Uber Eats and other food delivery services would be banned from selling alcohol; buying alcohol would not be possible via AfterPay or similar ‘buy now pay later’ services; and online alcohol deliveries would be next-day only, under the NAAPA election platform.

According to NAAPA "these measures would assist law-makers to address the rapidly growing online alcohol market, which, according to IBIS World, is expanding at the rate of 11% per year".

“There are more than 500 online-only liquor outlets, which is a 10-fold increase in the past decade, in addition to the growing number of ‘bricks and mortar’ outlets offering 30 minute home delivery services,” said Foundation for Alcohol Research and Education Chief Executive Michael Thorn.

“There are gaping holes in the state’s regulation of the fast-growing market of online alcohol sales and delivery, with glaring under-regulation around responsible service of alcohol (RSA) and proof of age controls.
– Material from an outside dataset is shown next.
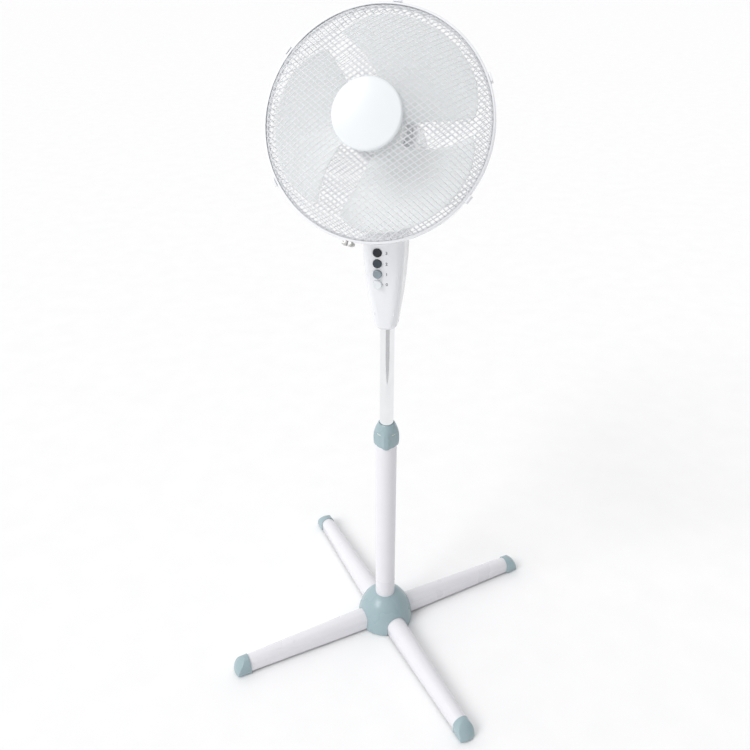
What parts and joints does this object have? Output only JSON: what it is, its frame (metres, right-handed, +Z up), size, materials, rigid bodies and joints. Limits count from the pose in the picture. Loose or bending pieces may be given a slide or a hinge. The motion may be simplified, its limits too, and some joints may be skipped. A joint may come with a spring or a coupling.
{
  "type": "pedestal fan",
  "caption": "Upright fan on a cross base: telescopic tube column with a locking collar, push-button box, tilting and oscillating motor head, three wide blades in a domed mesh guard.",
  "frame": {"origin": "on the floor at the column's axis, the centre of the base's bottom", "axes": "+Z up the column; the fan blows towards -Y, tilted up 25 degrees; +X is the fan's left as it faces forward, with the tilt knob"},
  "size_m": [0.5264, 0.5264, 1.1884],
  "materials": {
    "white_paint": "satin",
    "wire_coat": "gloss",
    "white_plastic": "gloss",
    "accent_plastic": "satin",
    "pad_rubber": "matte",
    "zinc_steel": "zinc plated",
    "chrome_tube": "mirror",
    "lamination": "satin",
    "die_cast": "as cast",
    "sinter_bronze": "satin",
    "copper_winding": "enamelled",
    "nylon": "satin",
    "dark_plastic": "satin",
    "button_black": "gloss",
    "button_slate": "gloss",
    "button_grey": "gloss",
    "button_white": "gloss",
    "blade_plastic": "gloss"
  },
  "bodies": {
    "base": {"leg_bar_upper": "white_paint", "leg_bar_lower": "white_paint", "foot_cap_1": "accent_plastic", "foot_cap_2": "accent_plastic", "foot_cap_3": "accent_plastic", "foot_cap_4": "accent_plastic", "foot_pads": "pad_rubber", "base_hub": "accent_plastic", "clamp_plate": "zinc_steel", "base_bolt": "zinc_steel", "tube_plug": "zinc_steel", "outer_tube": "white_paint", "guide_bush": "nylon"},
    "collar": {"locking_collar": "accent_plastic"},
    "lift": {"tube_glide": "nylon"},
    "column": {"inner_tube": "chrome_tube", "neck_post": "white_plastic", "control_box_front": "white_plastic", "control_box_back": "white_plastic", "box_screws": "zinc_steel", "switch_block": "dark_plastic", "run_capacitor": "dark_plastic", "tilt_pin": "zinc_steel"},
    "button_high": {"button_high": "button_black"},
    "button_medium": {"button_medium": "button_slate"},
    "button_low": {"button_low": "button_grey"},
    "button_off": {"button_off": "button_white"},
    "tilt": {"tilt_bracket": "white_paint"},
    "knob": {"tilt_knob": "accent_plastic"},
    "link": {"link_arm": "zinc_steel"},
    "head": {"gearbox_case": "die_cast", "gearbox_lid": "die_cast", "pivot_pin": "zinc_steel", "motor_end_rear": "die_cast", "motor_end_front": "die_cast", "stator_core": "lamination", "stator_coils": "copper_winding", "shaft_bushes": "sinter_bronze", "motor_cover_rear": "white_plastic", "motor_cover_front": "white_plastic", "cover_screws": "zinc_steel", "rear_grille": "wire_coat", "grille_nut": "white_plastic", "guard_ring": "white_plastic", "guard_clips": "white_plastic", "ring_screw": "zinc_steel", "front_grille": "wire_coat", "centre_cap": "white_plastic"},
    "rotor": {"motor_shaft": "zinc_steel", "rotor_core": "lamination", "propeller": "blade_plastic", "spinner_nut": "white_plastic"},
    "worm_wheel": {"worm_gear": "nylon"},
    "drive": {"drive_gear": "nylon"},
    "crank": {"crank": "zinc_steel"},
    "clutch": {"clutch_knob": "accent_plastic"}
  },
  "joints": [
    {"name": "collar_turn", "type": "hinge", "parent": "base", "child": "collar", "pos_m": [0, 0, 0.47], "axis": [0, 0, 1], "range_deg": [0, 90]},
    {"name": "height_slide", "type": "slide", "parent": "base", "child": "lift", "axis": [0, 0, 1], "range_m": [-0.16, 0.08]},
    {"name": "column_swivel", "type": "hinge", "parent": "lift", "child": "column", "pos_m": [0, 0, 0.47], "axis": [0, 0, 1], "range_deg": [-180, 180]},
    {"name": "tilt", "type": "hinge", "parent": "column", "child": "tilt", "pos_m": [0, 0, 0.915], "axis": [-1, 0, 0], "range_deg": [-35, 5]},
    {"name": "tilt_knob_turn", "type": "hinge", "parent": "column", "child": "knob", "pos_m": [0.02, 0, 0.915], "axis": [1, 0, 0], "range_deg": [-360, 0]},
    {"name": "oscillation", "type": "hinge", "parent": "tilt", "child": "head", "pos_m": [0, 0, 0.915], "axis": [0, 0.4226, 0.9063], "range_deg": [-35, 35]},
    {"name": "fan_spin", "type": "hinge", "parent": "head", "child": "rotor", "pos_m": [0, 0.03191, 0.98343], "axis": [0, -0.9063, 0.4226], "continuous": true},
    {"name": "worm_wheel_spin", "type": "hinge", "parent": "head", "child": "worm_wheel", "pos_m": [0.0143, 0.00106, 0.9145], "axis": [0, 0.4226, 0.9063], "continuous": true},
    {"name": "drive_gear_spin", "type": "hinge", "parent": "head", "child": "drive", "pos_m": [0, 0.02356, 0.90401], "axis": [0, 0.4226, 0.9063], "continuous": true},
    {"name": "crank_turn", "type": "hinge", "parent": "head", "child": "crank", "pos_m": [0, 0.02356, 0.90401], "axis": [0, 0.4226, 0.9063], "range_deg": [-64, 64]},
    {"name": "link_swing", "type": "hinge", "parent": "tilt", "child": "link", "pos_m": [0.015, 0, 0.915], "axis": [0, 0.4226, 0.9063], "range_deg": [-30, 30]},
    {"name": "clutch_pull", "type": "slide", "parent": "crank", "child": "clutch", "axis": [0, 0.4226, 0.9063], "range_m": [0, 0.006]},
    {"name": "press_high", "type": "slide", "parent": "column", "child": "button_high", "axis": [0, 1, 0], "range_m": [0, 0.004], "stiffness_N_per_m": 400, "springref_m": -0.0008},
    {"name": "press_medium", "type": "slide", "parent": "column", "child": "button_medium", "axis": [0, 1, 0], "range_m": [0, 0.004], "stiffness_N_per_m": 400, "springref_m": -0.0008},
    {"name": "press_low", "type": "slide", "parent": "column", "child": "button_low", "axis": [0, 1, 0], "range_m": [0, 0.004], "stiffness_N_per_m": 400, "springref_m": -0.0008},
    {"name": "press_off", "type": "slide", "parent": "column", "child": "button_off", "axis": [0, 1, 0], "range_m": [0, 0.004], "stiffness_N_per_m": 400, "springref_m": -0.0008}
  ],
  "couplings": [
    {"joint": "worm_wheel_spin", "follows": "fan_spin", "ratio": -0.05},
    {"joint": "drive_gear_spin", "follows": "fan_spin", "ratio": 0.014773},
    {"joint": "crank_turn", "follows": "oscillation", "ratio": -1.8},
    {"joint": "link_swing", "follows": "oscillation", "ratio": 0.85}
  ]
}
“The online market is poorly controlled, making it easier for underage and intoxicated people to access alcohol, leading to more harm to drinkers and those around them,” he said.

NAAPA wants a moratorium on all online liquor licences pending a review of the online, home delivery market; the strengthening of RSA conditions for online deliveries that would require companies to display licence details on websites selling alcohol; and the introduction of a 12-hour delay on the delivery of online orders.